When you take it out of the oven, a chorus of angels sings Hallelujah in your ear. |
Maybe you know this as a Dutch Baby or a German Pancake or
as Yorkshire pudding or a ginormous popover. In our house we call it Baked
Pancake, and we make it all the time. It is Ben’s favorite weekend breakfast,
especially since he doesn’t mind waiting for it, while his starving starving
STARVING sister is growling and grouchy, fainting from hunger and demanding
yogurt and cottage cheese and granola with fruit, because who can wait 15
minutes for the pancake to be out of the oven? That’s okay: Ben can eat the
entire pancake by himself, and he like to.
This is another of the many, many recipes from my own
childhood. My mother actually has the original and very ratty clipping from the
1966 New York Times, where this was
called David Eyres Pancake after a Honolulu somebody whom Craig Claiborne
something-or-othered with. The original recipe calls for a full stick of
butter, although (apparently) this was identified as a mistake and amended in a
later article.
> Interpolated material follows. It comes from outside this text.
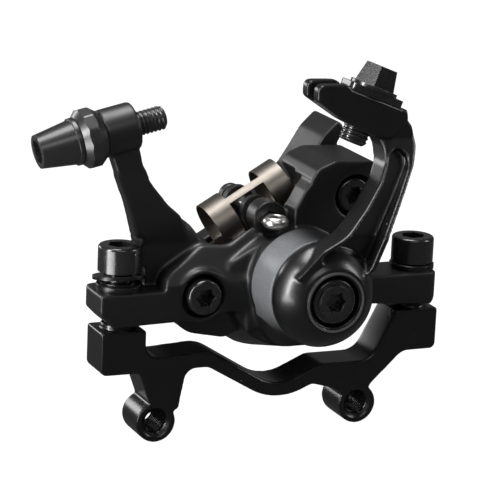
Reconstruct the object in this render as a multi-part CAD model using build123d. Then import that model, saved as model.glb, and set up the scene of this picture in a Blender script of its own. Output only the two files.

A full stick of butter would make this something more like a
Dutch Clogged Coronary Artery—as it is, we’ve reduced the butter from 4 to 3
tablespoons for the sake of, er, a desire to be less fat.
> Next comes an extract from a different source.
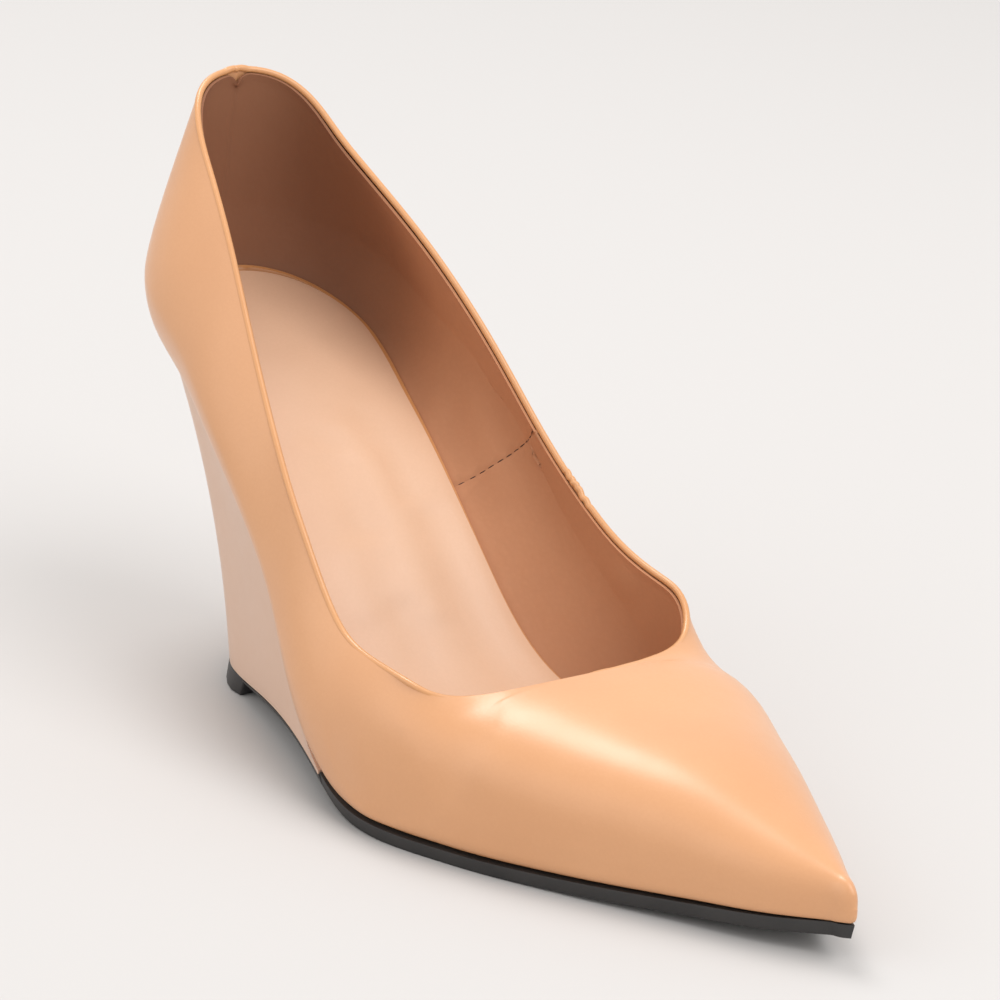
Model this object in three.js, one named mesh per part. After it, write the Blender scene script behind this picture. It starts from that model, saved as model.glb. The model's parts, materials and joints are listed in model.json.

I would also like to add that who most often makes this in
my family is Michael. What’s with the dads making the weekend breakfasts? Okay,
forget that dead-end question. I am glad Michael makes it. Gratitude is leaking
out of me, rising like steam from my every pore. Because it could be that
Michael would be the kind of person who would only feed the birds—who would
manage four bird feeders, including a suet feeder and a finch feeder, which he
would fill assiduously with seeds and fat and whatever all else the birds like
to eat because, yes, his children and dinner and blah blah, but the birds! The birds must be fed! The poor,
hungry little birds! But he’s not like that. Because he feeds his bird
children AND he makes this baked pancake for his human ones. Praised be.
Baked Pancake
active time: 10 minutes; total time, including preheating
the oven: 35 minutes
The only trick here is that the pan be very, very hot before
you melt the butter and pour the batter in: that’s what will make the pancake
puff (but if you burn the butter, wipe it out with a paper towel, and start over). The temperature of the ingredients, on the other hand, is a point of
contention. Many people suggest that the ingredients should be cold, but we
actually find that if they’re a bit warmer than right-out-of-the-fridge, then
the whole pancake puffs and rises, which we like a lot; cold ingredients
produce a pancake that is high on the sides and dead flat in the middle, which
we like a little less. And every now and then, for no reason you can fathom,
the pancake will rise so completely not at all that you will feel like you’re
in the breakfast version of a Viagra commercial. It’s not you.
Ingredients:
2 eggs
½ cup milk (2% and whole both work well)
½ cup flour
¼ teaspoon kosher salt
3 tablespoons butter, cut into a few pieces
Heat the oven to 425, then put the pan in to heat while you
prepare the batter. A 10- or 12-inch oven-proof skillet is ideal, but you could
use a comparably-sized baking dish (Pyrex, say)—you know, somewhere between 25π
and 36π inches in area, give or take a couple of pi.
Now use a whisk to beat the eggs in a medium-sized bowl (if
it has a spout, to quote my former German housemate Ute, “the better it is”),
then beat in the milk, then the flour and salt. The original recipe cautions
against over-beating and recommends that you leave the batter a little lumpy,
but we tend to beat it until it’s just smooth.
By now your pan should be very hot. Add the butter to it by
tossing it into the cracked oven door (this is Michael’s trick) and letting it
sit in there a couple of seconds, then remove the pan from the oven and swirl
it so that the butter is melted and sizzling wildly. You need to do all this
quite quickly because you don’t want the oven to lose its heat, you don’t want
the pan to cool off, and you don’t want the butter to burn. It’s not hard, and
I don’t mean to worry you. I’m just saying. Now pour the batter into the
buttery pan and return it the oven. Set your timer for 15 minutes. We bake it
for 20, but I think it’s worth peeking at it at 15 because your oven might be
different from ours: you want it to be puffed and golden and quite brown in
places.
The yummiest way to eat this is to sprinkle it with lemon
juice and sieved powdered sugar, a la the original recipe. However, we usually
eat it in big hand-held wedges, utterly plain or spread with jam.
We make something similar but call it Big Apple Pancake (which may be it's original name from an Epicurious recipe). We start by sautéing an apple that's been cut into ~16-24 slices in a tablespoon or two of butter. Then we add the batter to that pan and pop in the hot oven. Ours, like yours, sometimes raises greatly, and other times not so much.